## Instructions for the task
The listing below should be written out exactly; please include all of it.

## Supplied information
* BEGIN *

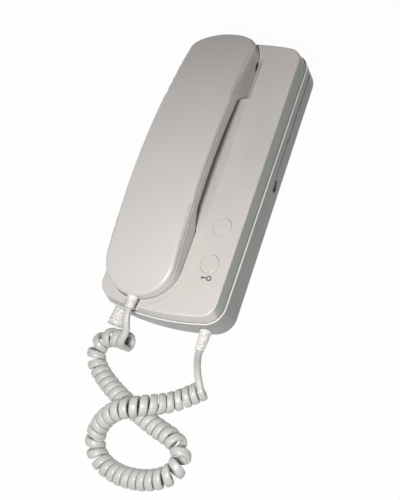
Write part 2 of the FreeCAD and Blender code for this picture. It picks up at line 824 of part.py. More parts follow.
def helix_points():
    """Points and directions of the curled cord, two to each turn, and its number of turns."""
    curve = spline_curve(coil_axis)
    steps = 3000
    first, last = curve.FirstParameter, curve.LastParameter
    centres = [curve.value(first + (last - first) * i / steps) for i in range(steps + 1)]
    radius = (coil_diameter - wire) / 2
    ahead = [(centres[min(i + 1, steps)] - centres[max(i - 1, 0)]).normalize()
             for i in range(steps + 1)]
    spans = [(b - a).Length for a, b in zip(centres, centres[1:])]
    window = steps // 60
    pitches = []
    for i in range(steps + 1):
        low, high = max(i - window // 4, 0), min(i + window // 4, steps)
        bend = ahead[low].getAngle(ahead[high]) / max(sum(spans[low:high]), 1e-6)
        pitches.append(max(coil_pitch, (wire + turn_gap + pitch_spare) / (1 - radius * bend)))
    smooth = []
    for i in range(steps + 1):
        near = pitches[max(i - window, 0):i + window + 1]
        smooth.append(max(sum(near) / len(near), (pitches[i] + max(near)) / 2))
    side = Z_AXIS.cross(ahead[0]).normalize()
    turns = 0.0
    total = sum(2 * s / (a + b) for s, a, b in zip(spans, smooth, smooth[1:]))
    top = last_turn_share(ahead)
    wanted = math.floor(total - top) + top
    points = []
    due = 0.0
    for i in range(steps + 1):
        if i:
            turns += 2 * spans[i - 1] / (smooth[i - 1] + smooth[i]) * wanted / total
            side = (side - ahead[i] * side.dot(ahead[i])).normalize()
        if turns >= due - 1e-9 or i == steps:
            points.append(curl_point(centres[i], ahead[i], side, radius, turns,
                                     spans[min(i, steps - 1)]))
            due += step_turns
    return points, wanted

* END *

## Answer to the problem
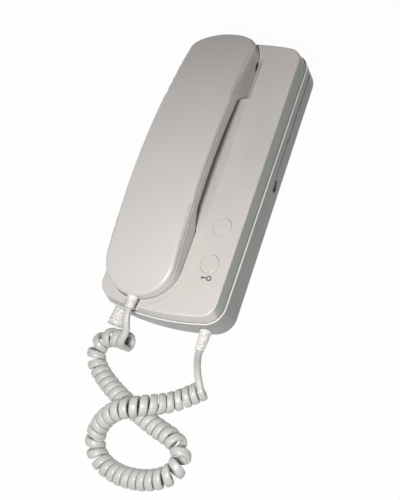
Write part 2 of the FreeCAD and Blender code for this picture. It picks up at line 824 of part.py. More parts follow.
def helix_points():
    """Points and directions of the curled cord, two to each turn, and its number of turns."""
    curve = spline_curve(coil_axis)
    steps = 3000
    first, last = curve.FirstParameter, curve.LastParameter
    centres = [curve.value(first + (last - first) * i / steps) for i in range(steps + 1)]
    radius = (coil_diameter - wire) / 2
    ahead = [(centres[min(i + 1, steps)] - centres[max(i - 1, 0)]).normalize()
             for i in range(steps + 1)]
    spans = [(b - a).Length for a, b in zip(centres, centres[1:])]
    window = steps // 60
    pitches = []
    for i in range(steps + 1):
        low, high = max(i - window // 4, 0), min(i + window // 4, steps)
        bend = ahead[low].getAngle(ahead[high]) / max(sum(spans[low:high]), 1e-6)
        pitches.append(max(coil_pitch, (wire + turn_gap + pitch_spare) / (1 - radius * bend)))
    smooth = []
    for i in range(steps + 1):
        near = pitches[max(i - window, 0):i + window + 1]
        smooth.append(max(sum(near) / len(near), (pitches[i] + max(near)) / 2))
    side = Z_AXIS.cross(ahead[0]).normalize()
    turns = 0.0
    total = sum(2 * s / (a + b) for s, a, b in zip(spans, smooth, smooth[1:]))
    top = last_turn_share(ahead)
    wanted = math.floor(total - top) + top
    points = []
    due = 0.0
    for i in range(steps + 1):
        if i:
            turns += 2 * spans[i - 1] / (smooth[i - 1] + smooth[i]) * wanted / total
            side = (side - ahead[i] * side.dot(ahead[i])).normalize()
        if turns >= due - 1e-9 or i == steps:
            points.append(curl_point(centres[i], ahead[i], side, radius, turns,
                                     spans[min(i, steps - 1)]))
            due += step_turns
    return points, wanted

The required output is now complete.